EDIT2: Researching on my own a little as I wait for response. One site suggested that much of a torrent client’s download would actually sit in the ZIL (presumably on RAM) until hitting recordsize and so wouldn’t actually suffer at all from larger recordsizes. So I might have good reason to increase the size of that dataset to large values as well as a video dataset.

Videos tend to be massive, being multiple MB or sometimes even GB in size. By increase the block size, you greatly reduce IO needed to obtain all the blocks for a file. Larger blocks reduces seek times essentially. Larger blocks also greatly reduces the amount of metadata that needs to be read or changed, which also reduces IO. My bulk storage is all on HDDs, which are awful at IO since they take a long time to change positions, but once in position are great at spitting out data.

That being said, it’s not always a case of larger is better, because going really large can actually increase latency. Larger blocks obviously take more time to fully read out, and ZFS needs to read them completely before it can send the data back which matters for two reasons

  • I believe that some programs, like video players, can start doing things immediately with only partial data. I’m not entirely clear on what’s happening underneath here though.
  • A a program only wants to change 1 byte of a file, then obviously reading a 16M block is inefficient, both reading and rewriting out.
  • ZFS does parallel read operations when it can. So a 4M file as one large block could potentially be read slower than 4x 1M block reads when the blocks are across different vdevs. SSDs are great at doing parallel operations even on a single drive, so large blocks on those can potentially have higher latency on those as well.

I personally prefer to just have a blanket default of 4M for most of my storage to keep metadata down.

Only thing I adjusted was a downloads dataset that is set to 32KiB 16Kib

Is this general downloads, or is it a torrent download folder?
If it’s general downloads, you definitely want it at least at ZFS 128K default or larger.
For torrents:

  • Recordsize is most important for HDDs, because they are severely limited on random R/W IO. SSDs aren’t that big a deal.
  • Most torrents seem to deal with 16K-64K blocks of data.

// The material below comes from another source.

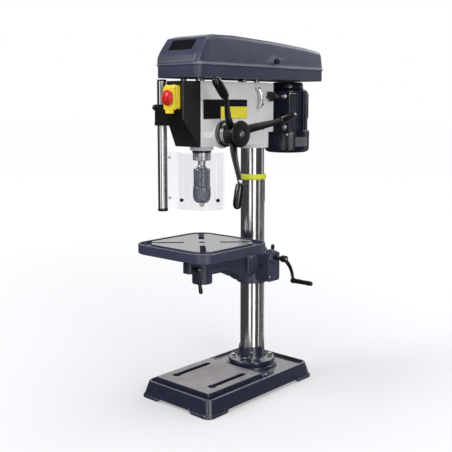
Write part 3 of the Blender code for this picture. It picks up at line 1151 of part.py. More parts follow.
def motor():
    """Motor on a plate with two slide rods, finned body, fan cover, shaft with its fan."""
    outline = rounded((-PLATE_HALF, PLATE_Z), (PLATE_HALF, PLATE_TOP), 0.014, 3)
    rings = [[(x, y, z) for x, z in outline] for y in (PLATE_Y, PLATE_Y + PLATE_THICK)]
    mount = ride(loft("motor_mount", rings, MOTOR_PAINT), MOTOR_SLIDE)
    for side in (-1, 1):
        join(mount, disc("slide_rod", ROD_R, PLATE_Y + 0.002 - ROD_REACH, PLATE_Y + 0.002,
                         at=(side * ROD_X, 0, ROD_Z), axis="Y", steps=SMALL))

    fins = []
    for fin in range(MOTOR_FINS):
        start = 360 * (fin + 0.3) / MOTOR_FINS
        for share, radius in ((0.0, MOTOR_CORE_R), (0.42, MOTOR_CORE_R), (0.5, MOTOR_R), (0.92, MOTOR_R)):
            angle = radians(start + share * 360 / MOTOR_FINS)
            fins.append((radius * cos(angle), radius * sin(angle)))
    body = ride(prism("motor_body", fins, MOTOR_Z + 0.003, MOTOR_TOP, MOTOR_PAINT, (0, MOTOR_Y, 0)),
                MOTOR_SLIDE)
    foot_y = PLATE_Y + PLATE_THICK + GAP
    join(body, block("motor_foot", (-0.068, foot_y, PLATE_Z + 0.006),
                     (0.068, foot_y + 0.036, PLATE_TOP - 0.004)),
         lathe("motor_bell", [(0, MOTOR_TOP - 0.004), (MOTOR_R - 0.002, MOTOR_TOP - 0.004),
                              (MOTOR_R - 0.002, MOTOR_TOP + 0.003),
                              (BELL_R, MOTOR_TOP + 0.008), (BELL_R, BELL_TOP - 0.006),
                              (BELL_R - 0.007, BELL_TOP), (0, BELL_TOP)],
               None, (0, MOTOR_Y, 0), "Z", ROUND),
         disc("motor_flange", FAN_R - 0.0005, MOTOR_Z + GAP, MOTOR_Z + 0.005, at=(0, MOTOR_Y, 0)),
         block("terminal_box", (-0.060, MOTOR_Y + 0.055, 0.828), (0.022, MOTOR_Y + 0.089, 0.912)))
    subtract(body, disc("motor_bore", SHAFT_R + RUN, MOTOR_Z - CUT, BELL_TOP + CUT, at=(0, MOTOR_Y, 0),
                        steps=PLAIN))
    ride(lathe("fan_cover", [(0, FAN_Z), (FAN_R - 0.016, FAN_Z), (FAN_R - 0.006, FAN_Z + 0.003),
                             (FAN_R, FAN_Z + 0.012),
                             (FAN_R, MOTOR_Z), (FAN_R - SHEET, MOTOR_Z), (FAN_R - SHEET, FAN_Z + 0.012),
                             (FAN_R - 0.016, FAN_Z + SHEET), (0, FAN_Z + SHEET)], MOTOR_PAINT,
                             (0, MOTOR_Y, 0), "Z", ROUND), MOTOR_SLIDE)
    ride(lathe("motor_shaft", [(0, 0.742), (0.055, 0.742), (0.055, 0.760), (SHAFT_R, 0.762),
                               (SHAFT_R, PULLEY_Z + STEPS * STEP - 0.004),
                               (0, PULLEY_Z + STEPS * STEP - 0.004)], STEEL, (0, MOTOR_Y, 0), "Z", SMALL),
                               MOTOR_AXIS)

    side = HEAD_HALF
    lever = ride(disc("tension_lever", 0.006, side - 0.014, side + 0.014, STEEL, (0, LEVER_Y, LEVER_Z),
                      "X", SMALL), TENSION_AXIS)
    rings = []
    for share in (0.0, 0.25, 0.5, 0.75, 1.0):
        bow = 0.010 * sin(pi * share)
        middle = (side + 0.010 + bow * 0.7 + 0.004 * share, LEVER_Y + bow * 0.3, LEVER_Z - 0.058 * share)
        radius = 0.0052 if share < 0.9 else 0.0062
        rings.append([(middle[0] + x, middle[1] + y, middle[2]) for x,
                      y in arc((0, 0), radius, 0, 330, 11)])
    join(lever, loft("tension_rod", rings, None))
    lobes = []
    for point in range(35):
        angle = 2 * pi * point / 35
        radius = 0.0135 + 0.0028 * cos(5 * angle)
        lobes.append((radius * cos(angle), radius * sin(angle)))
    knob = ride(prism("slide_lock_knob", lobes, side + 0.006, side + 0.020, BLACK_PLASTIC,
                      (0, KNOB_Y, ROD_Z), "X"), SLIDE_LOCK)
    join(knob, disc("slide_lock_screw", 0.004, ROD_X + ROD_R + 0.0008, side + 0.010, at=(0, KNOB_Y, ROD_Z),
                    axis="X", steps=TINY))


base_casting()
column_parts()
table_bracket()
lift_gears()
crank()
clamp_lever("table_clamp_lever", (0.034, SPINDLE_Y - 0.054, 0.403), -0.020, 0.036, -0.074, 0.014,
            TABLE_LOCK)
clamp_lever("bracket_clamp_lever", (0.030, 0.064, 0.372), -0.020, 0.032, 0.058, 0.004, BRACKET_LOCK)
table_arm()
table()
head_casting()
front_cover()
switch()
guard()
quill_parts()
chuck()
feed_parts()
belt_housing()
belt_drive()
motor()
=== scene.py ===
"""Looks for the bench drill press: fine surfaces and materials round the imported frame, in a plain studio."""

from math import cos, pi, radians, sin, sqrt

import bmesh
import bpy
from mathutils import Matrix, Vector


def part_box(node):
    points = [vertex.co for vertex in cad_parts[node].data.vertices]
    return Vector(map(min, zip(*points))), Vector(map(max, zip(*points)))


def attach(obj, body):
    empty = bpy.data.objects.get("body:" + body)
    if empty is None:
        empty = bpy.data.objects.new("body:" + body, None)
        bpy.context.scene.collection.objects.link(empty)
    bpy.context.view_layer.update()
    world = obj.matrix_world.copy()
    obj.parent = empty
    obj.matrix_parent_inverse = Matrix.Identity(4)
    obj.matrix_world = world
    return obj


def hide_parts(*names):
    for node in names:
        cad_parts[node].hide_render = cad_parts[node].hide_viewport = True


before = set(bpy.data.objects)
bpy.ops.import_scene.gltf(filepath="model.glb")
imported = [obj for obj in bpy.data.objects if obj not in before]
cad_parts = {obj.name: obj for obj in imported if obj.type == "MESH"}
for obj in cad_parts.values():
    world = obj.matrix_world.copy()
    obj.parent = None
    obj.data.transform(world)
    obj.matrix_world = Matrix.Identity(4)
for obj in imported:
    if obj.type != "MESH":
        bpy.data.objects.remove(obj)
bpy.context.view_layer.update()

low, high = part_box("column_tube")
COLUMN = Vector(((low.x + high.x) / 2, (low.y + high.y) / 2, 0.0))   # where the column's axis meets the floor


def box(node):
    """A CAD node's corners, measured from the column's axis."""
    low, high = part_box(node)
    return low - COLUMN, high - COLUMN


# ---------------------------------------------------------------- places, from the frame and beside it

base_low, base_high = box("base")
tube_low, tube_high = box("column_tube")
COLUMN_R = tube_high.x
FLOOR_Z = 0.042
gear_low, gear_high = box("lift_gear")
LIFT_Z = (gear_low.z + gear_high.z) / 2
GEAR_X = (gear_low.x + gear_high.x) / 2
worm_low, worm_high = box("worm_shaft")
WORM_Z = (worm_low.z + worm_high.z) / 2
TILT_Z = 0.385
TILT_FACE = -0.0598
spin_low, spin_high = box("spindle")
SPINDLE_Y = (spin_low.y + spin_high.y) / 2
table_high = box("table")[1]
TABLE_TOP = table_high.z
TABLE_Z = TABLE_TOP - 0.029
cover_low, cover_high = box("front_cover")
HEAD_FRONT = box("head_casting")[0].y
COVER_FRONT = cover_low.y
HEAD_HALF = cover_high.x
HEAD_TOP = 0.9405
shaft_low, shaft_high = box("feed_shaft")
FEED_Y = (shaft_low.y + shaft_high.y) / 2
FEED_Z = (shaft_low.z + shaft_high.z) / 2
STOP_Z = (box("stop_knob")[0].z + box("stop_knob")[1].z) / 2
tray_low = box("belt_tray")[0]
lid_low, lid_high = box("belt_lid")
CHUCK_TOP = box("chuck_body")[1].z
SEAM_Z = lid_low.z
TRAY_HALF = lid_high.x
TRAY_FRONT, TRAY_REAR = lid_low.y, lid_high.y
post_low, post_high = box("guard_post")
POST = Vector(((post_low.x + post_high.x) / 2, (post_low.y + post_high.y) / 2, 0))
guard_low, guard_high = box("guard_shield")

SPINDLE = (0, SPINDLE_Y, 0)
FEED_AXLE = (0, FEED_Y, FEED_Z)
TABLE_LOCK_Y, TABLE_LOCK_Z = SPINDLE_Y - 0.054, 0.403
BRACKET_LOCK_Y, BRACKET_LOCK_Z = 0.064, 0.372
SLIDE_LOCK_Y, RODS_X, RODS_Z = 0.014, 0.03, 0.9
TENSION_Y, TENSION_Z = -0.043, 0.92
POST_LOCK_Z = 0.866
GUARD_SCREW_Z = 0.603
GUARD_SCREW_ANGLES = (262.0, 352.0)
LID_KNOB_Y, LID_KNOB_Z = 0.004, 1.004


# ---------------------------------------------------------------- materials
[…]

As such, for a download dataset, I’d probably set recordsize to 32K-64K. This will reduce free space fragmentation later.
  • Then when the torrent is completed, and I want to do heavy seeding, I’d have the client move the file to a 16K to 254K recordsize dataset, which gets rid of the file fragmentation. If your files can fit in ram (ARC) then there’s no issue with larger sizes, because the reads come from ARC. If you have very limited ram, then smaller recordsizes are better as they reduce drive reads. You may need to experiment to find what’s optimal, 16K IO is not good for trying to fill bandwidth with.
  • If done seeding or only doing it lightly and have plenty of ram, just move to normal 1-4M dataset.
  • Torrent seeding is actually the perfect used case for setting an SSD to be an L2ARC.
  • If you have enough ram, you can play around with things like increasing zfs_dirty_data_*and zfs_txg_timeout settings to increase the ability of ZFS to coalesce pending writes better before committing them. Note that this effects all pools and can have potentially adverse effects. It’s easy to get too clever for ZFS tunables, and worsen your performance.
  • Make sure to turn off file download pre-allocation, which does nothing but create unnecessary IO on COW filesystems like ZFS.
  • Please make sure you turn of ATIME. ATIME means everytime a file is accessed (read), the metadata gets updated with a new last read time. This is awful as it is, and even worse for small blocks. The only thing that depends on ATIME are some email servers I think. No one will normally need them.
1 Like

Can’t do NVMe easily in 5028A-TN4 | Mini-ITX | SuperServers | Products | Super Micro Computer, Inc., I am probably going to try to get a half height 2.5gbE card instead.

I thought ZFS on RAID was a no no?

Only for the ESP where you can’t use ZFS, use mdraid.

Proxmox has a nice thing going on with proxmox-boot-tool which syncs the ESP partitions automagically so you can boot off of either disk in a mirror with no work involved. I believe that if you add a new disk then you’ll have to manually add the EFI partition and point the tool to it. https://pve.proxmox.com/pve-docs/chapter-sysadmin.html#sysboot

Note that proxmox installed on top of ZFS uses systemd-boot, and will ignore the traditional method of adding kernel/grub boot options.

1 Like

ZFS is a RAM penalty. Give it as much as you can.

I boot my TrueNAS core from a pair of USB 3 sticks. More SATA ports for storage SSDs.

Using an SSD for cache may make your server slower. When writing to an SSD it starts fast then slows down. It’s slow speed maybe slower than your array. Very noticeable when imaging a hard drive to the server.

Synchronous write mode is what makes ZFS really slow writing, turn that off and it caches to RAM so super fast. More RAM more speed.

Theoretically your array should have the speed of two drives. Couple that with RAM caching and it should be plenty responsive and no need for the SSD. Create a pool out of the SSD and speed test it, that will show you it’s not the be-all-end-all.